What to produce
Print all of the data exactly.

┌─ Given data

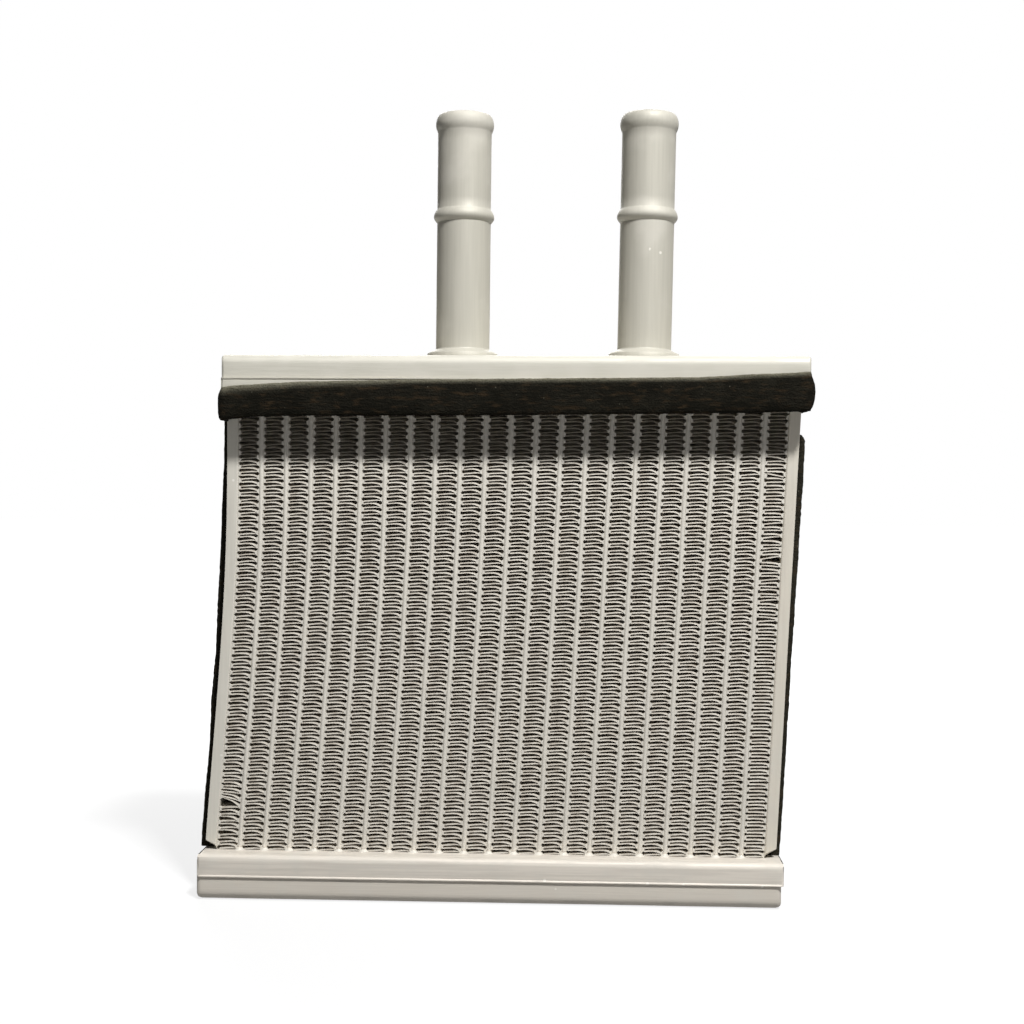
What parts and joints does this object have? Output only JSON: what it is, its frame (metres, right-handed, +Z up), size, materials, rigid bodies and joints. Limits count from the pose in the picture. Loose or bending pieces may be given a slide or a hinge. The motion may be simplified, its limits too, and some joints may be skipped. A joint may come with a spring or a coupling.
{
  "type": "heater core",
  "caption": "Brazed aluminium heater core: flat tubes and corrugated fins between two pressed tanks, with two hose pipes and black foam seals.",
  "frame": {"origin": "centre of the lower tank's flat underside", "axes": "+Z up along the hose pipes, -Y towards the front face, +X to the right seen from the front"},
  "size_m": [0.1734, 0.0436, 0.2255],
  "materials": {
    "tank_aluminium": "satin, faintly brushed, with brazing flux haze",
    "pipe_aluminium": "satin, drawn tube",
    "tube_aluminium": "matt after brazing",
    "side_plate_aluminium": "satin",
    "fin_aluminium": "matt thin sheet",
    "black_foam": "matt, open-cell foam"
  },
  "bodies": {
    "root": {"lower_tank": "tank_aluminium", "lower_header": "tank_aluminium", "upper_header": "tank_aluminium", "upper_tank": "tank_aluminium", "baffle": "tank_aluminium", "inlet_pipe": "pipe_aluminium", "outlet_pipe": "pipe_aluminium", "side_plate_left": "side_plate_aluminium", "side_plate_right": "side_plate_aluminium", "seal_strip_left": "black_foam", "seal_strip_right": "black_foam", "seal_band": "black_foam", "tube_01": "tube_aluminium", "tube_02": "tube_aluminium", "tube_03": "tube_aluminium", "tube_04": "tube_aluminium", "tube_05": "tube_aluminium", "tube_06": "tube_aluminium", "tube_07": "tube_aluminium", "tube_08": "tube_aluminium", "tube_09": "tube_aluminium", "tube_10": "tube_aluminium", "tube_11": "tube_aluminium", "tube_12": "tube_aluminium", "tube_13": "tube_aluminium", "tube_14": "tube_aluminium", "tube_15": "tube_aluminium", "tube_16": "tube_aluminium", "tube_17": "tube_aluminium", "tube_18": "tube_aluminium", "tube_19": "tube_aluminium", "tube_20": "tube_aluminium", "tube_21": "tube_aluminium", "fin_01": "fin_aluminium", "fin_02": "fin_aluminium", "fin_03": "fin_aluminium", "fin_04": "fin_aluminium", "fin_05": "fin_aluminium", "fin_06": "fin_aluminium", "fin_07": "fin_aluminium", "fin_08": "fin_aluminium", "fin_09": "fin_aluminium", "fin_10": "fin_aluminium", "fin_11": "fin_aluminium", "fin_12": "fin_aluminium", "fin_13": "fin_aluminium", "fin_14": "fin_aluminium", "fin_15": "fin_aluminium", "fin_16": "fin_aluminium", "fin_17": "fin_aluminium", "fin_18": "fin_aluminium", "fin_19": "fin_aluminium", "fin_20": "fin_aluminium", "fin_21": "fin_aluminium", "fin_22": "fin_aluminium"}
  },
  "joints": []
}
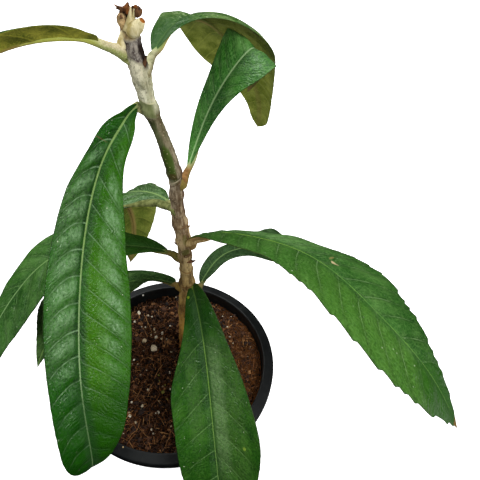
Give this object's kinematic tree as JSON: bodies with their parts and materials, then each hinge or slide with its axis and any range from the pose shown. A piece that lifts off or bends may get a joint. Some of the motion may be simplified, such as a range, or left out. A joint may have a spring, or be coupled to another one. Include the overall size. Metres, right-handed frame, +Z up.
{
  "type": "potted loquat sapling",
  "caption": "Young loquat plant with long arching quilted leaves on one woody stem, standing in a round black nursery pot of growing mix.",
  "frame": {"origin": "centre of the pot's underside, on the surface that it stands on", "axes": "+Z up along the pot's axis; -Y is the front, where the long front leaves arch forward; +X is right, where the long right leaf points"},
  "size_m": [0.3151, 0.2837, 0.4136],
  "materials": {
    "pot_plastic": "black moulded nursery plastic, satin",
    "growing_mix": "damp brown coir and peat fibres with white perlite",
    "bark": "grey-brown young bark, pale and woolly near the top",
    "leaf": "glossy dark green quilted upper side, olive felted underside, pale green midrib"
  },
  "bodies": {
    "root": {"pot": "pot_plastic", "soil": "growing_mix", "stem": "bark", "leaf_top_left": "leaf", "leaf_top_right": "leaf", "leaf_upper_right": "leaf", "leaf_mid_left": "leaf", "leaf_front_left": "leaf", "leaf_low_left": "leaf", "leaf_front": "leaf", "leaf_long_right": "leaf", "leaf_back_right": "leaf", "leaf_lowest_left": "leaf"}
  },
  "joints": []
}
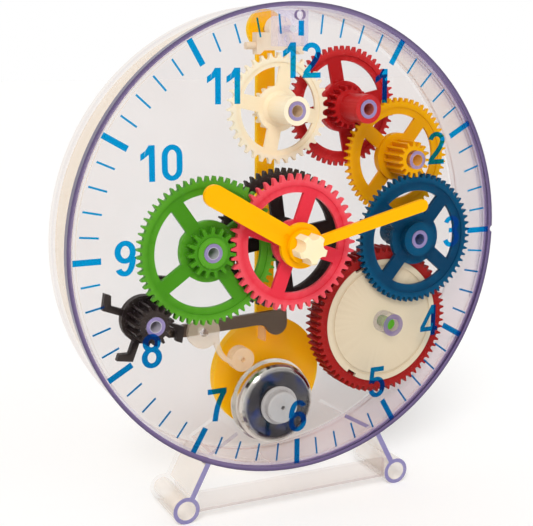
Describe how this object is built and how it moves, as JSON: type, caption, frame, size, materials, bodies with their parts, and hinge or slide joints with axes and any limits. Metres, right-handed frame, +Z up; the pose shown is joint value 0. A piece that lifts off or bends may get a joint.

└─

Result for this exercise
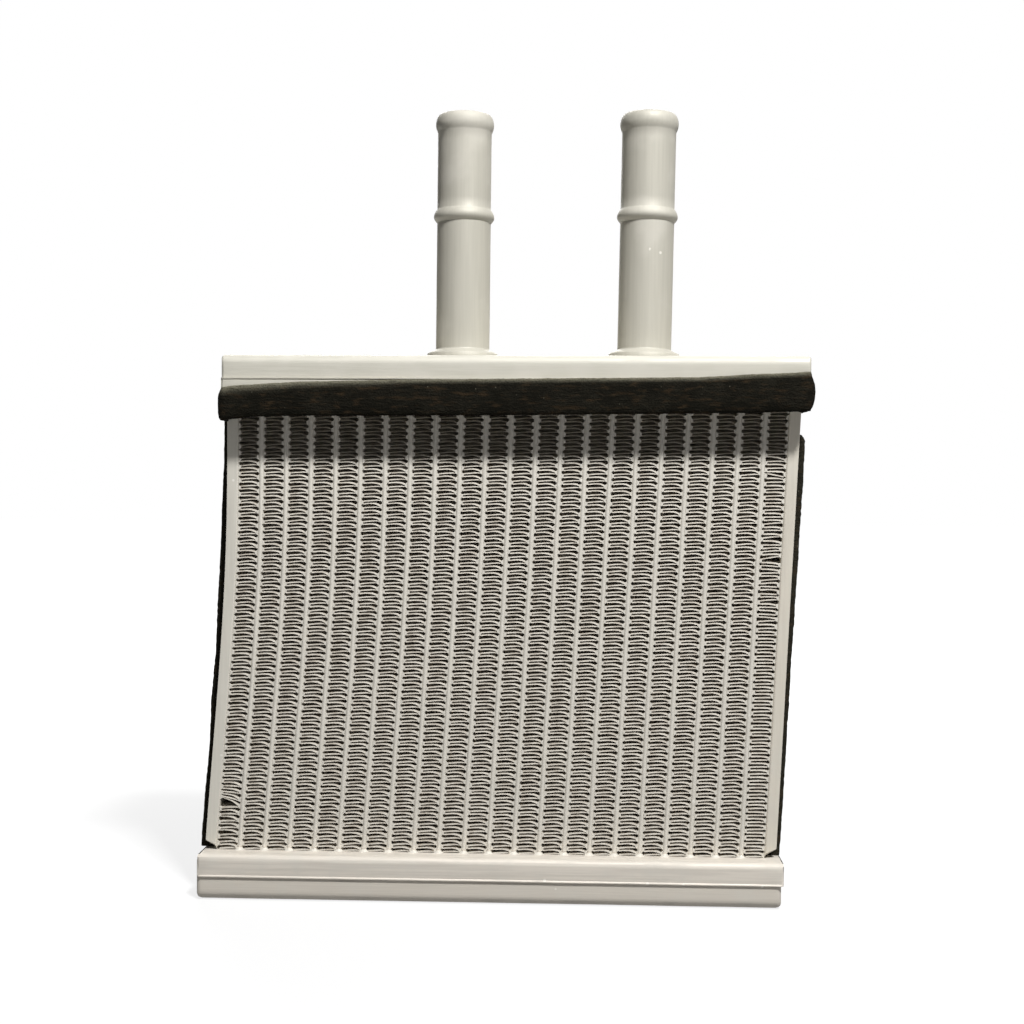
What parts and joints does this object have? Output only JSON: what it is, its frame (metres, right-handed, +Z up), size, materials, rigid bodies and joints. Limits count from the pose in the picture. Loose or bending pieces may be given a slide or a hinge. The motion may be simplified, its limits too, and some joints may be skipped. A joint may come with a spring or a coupling.
{
  "type": "heater core",
  "caption": "Brazed aluminium heater core: flat tubes and corrugated fins between two pressed tanks, with two hose pipes and black foam seals.",
  "frame": {"origin": "centre of the lower tank's flat underside", "axes": "+Z up along the hose pipes, -Y towards the front face, +X to the right seen from the front"},
  "size_m": [0.1734, 0.0436, 0.2255],
  "materials": {
    "tank_aluminium": "satin, faintly brushed, with brazing flux haze",
    "pipe_aluminium": "satin, drawn tube",
    "tube_aluminium": "matt after brazing",
    "side_plate_aluminium": "satin",
    "fin_aluminium": "matt thin sheet",
    "black_foam": "matt, open-cell foam"
  },
  "bodies": {
    "root": {"lower_tank": "tank_aluminium", "lower_header": "tank_aluminium", "upper_header": "tank_aluminium", "upper_tank": "tank_aluminium", "baffle": "tank_aluminium", "inlet_pipe": "pipe_aluminium", "outlet_pipe": "pipe_aluminium", "side_plate_left": "side_plate_aluminium", "side_plate_right": "side_plate_aluminium", "seal_strip_left": "black_foam", "seal_strip_right": "black_foam", "seal_band": "black_foam", "tube_01": "tube_aluminium", "tube_02": "tube_aluminium", "tube_03": "tube_aluminium", "tube_04": "tube_aluminium", "tube_05": "tube_aluminium", "tube_06": "tube_aluminium", "tube_07": "tube_aluminium", "tube_08": "tube_aluminium", "tube_09": "tube_aluminium", "tube_10": "tube_aluminium", "tube_11": "tube_aluminium", "tube_12": "tube_aluminium", "tube_13": "tube_aluminium", "tube_14": "tube_aluminium", "tube_15": "tube_aluminium", "tube_16": "tube_aluminium", "tube_17": "tube_aluminium", "tube_18": "tube_aluminium", "tube_19": "tube_aluminium", "tube_20": "tube_aluminium", "tube_21": "tube_aluminium", "fin_01": "fin_aluminium", "fin_02": "fin_aluminium", "fin_03": "fin_aluminium", "fin_04": "fin_aluminium", "fin_05": "fin_aluminium", "fin_06": "fin_aluminium", "fin_07": "fin_aluminium", "fin_08": "fin_aluminium", "fin_09": "fin_aluminium", "fin_10": "fin_aluminium", "fin_11": "fin_aluminium", "fin_12": "fin_aluminium", "fin_13": "fin_aluminium", "fin_14": "fin_aluminium", "fin_15": "fin_aluminium", "fin_16": "fin_aluminium", "fin_17": "fin_aluminium", "fin_18": "fin_aluminium", "fin_19": "fin_aluminium", "fin_20": "fin_aluminium", "fin_21": "fin_aluminium", "fin_22": "fin_aluminium"}
  },
  "joints": []
}
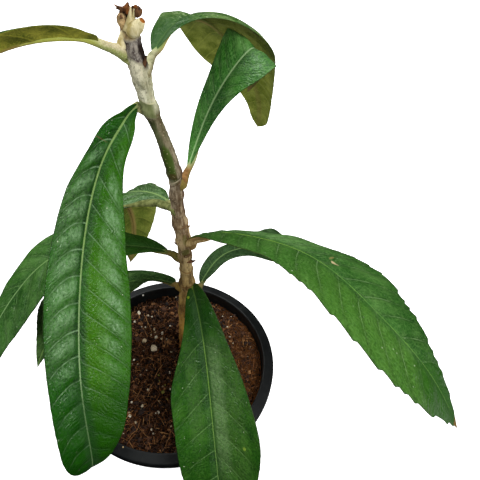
Give this object's kinematic tree as JSON: bodies with their parts and materials, then each hinge or slide with its axis and any range from the pose shown. A piece that lifts off or bends may get a joint. Some of the motion may be simplified, such as a range, or left out. A joint may have a spring, or be coupled to another one. Include the overall size. Metres, right-handed frame, +Z up.
{
  "type": "potted loquat sapling",
  "caption": "Young loquat plant with long arching quilted leaves on one woody stem, standing in a round black nursery pot of growing mix.",
  "frame": {"origin": "centre of the pot's underside, on the surface that it stands on", "axes": "+Z up along the pot's axis; -Y is the front, where the long front leaves arch forward; +X is right, where the long right leaf points"},
  "size_m": [0.3151, 0.2837, 0.4136],
  "materials": {
    "pot_plastic": "black moulded nursery plastic, satin",
    "growing_mix": "damp brown coir and peat fibres with white perlite",
    "bark": "grey-brown young bark, pale and woolly near the top",
    "leaf": "glossy dark green quilted upper side, olive felted underside, pale green midrib"
  },
  "bodies": {
    "root": {"pot": "pot_plastic", "soil": "growing_mix", "stem": "bark", "leaf_top_left": "leaf", "leaf_top_right": "leaf", "leaf_upper_right": "leaf", "leaf_mid_left": "leaf", "leaf_front_left": "leaf", "leaf_low_left": "leaf", "leaf_front": "leaf", "leaf_long_right": "leaf", "leaf_back_right": "leaf", "leaf_lowest_left": "leaf"}
  },
  "joints": []
}
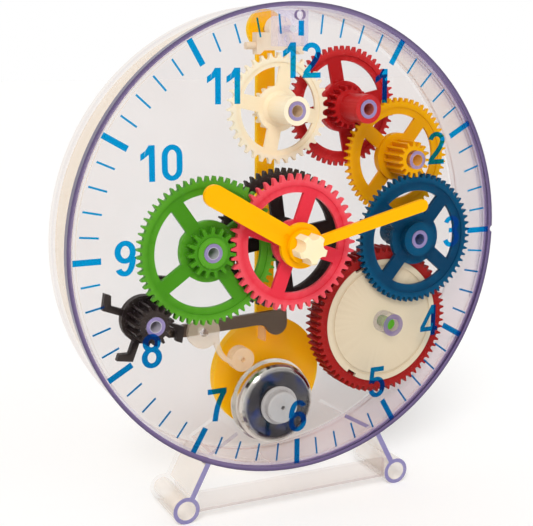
Describe how this object is built and how it moves, as JSON: type, caption, frame, size, materials, bodies with their parts, and hinge or slide joints with axes and any limits. Metres, right-handed frame, +Z up; the pose shown is joint value 0. A piece that lifts off or bends may get a joint.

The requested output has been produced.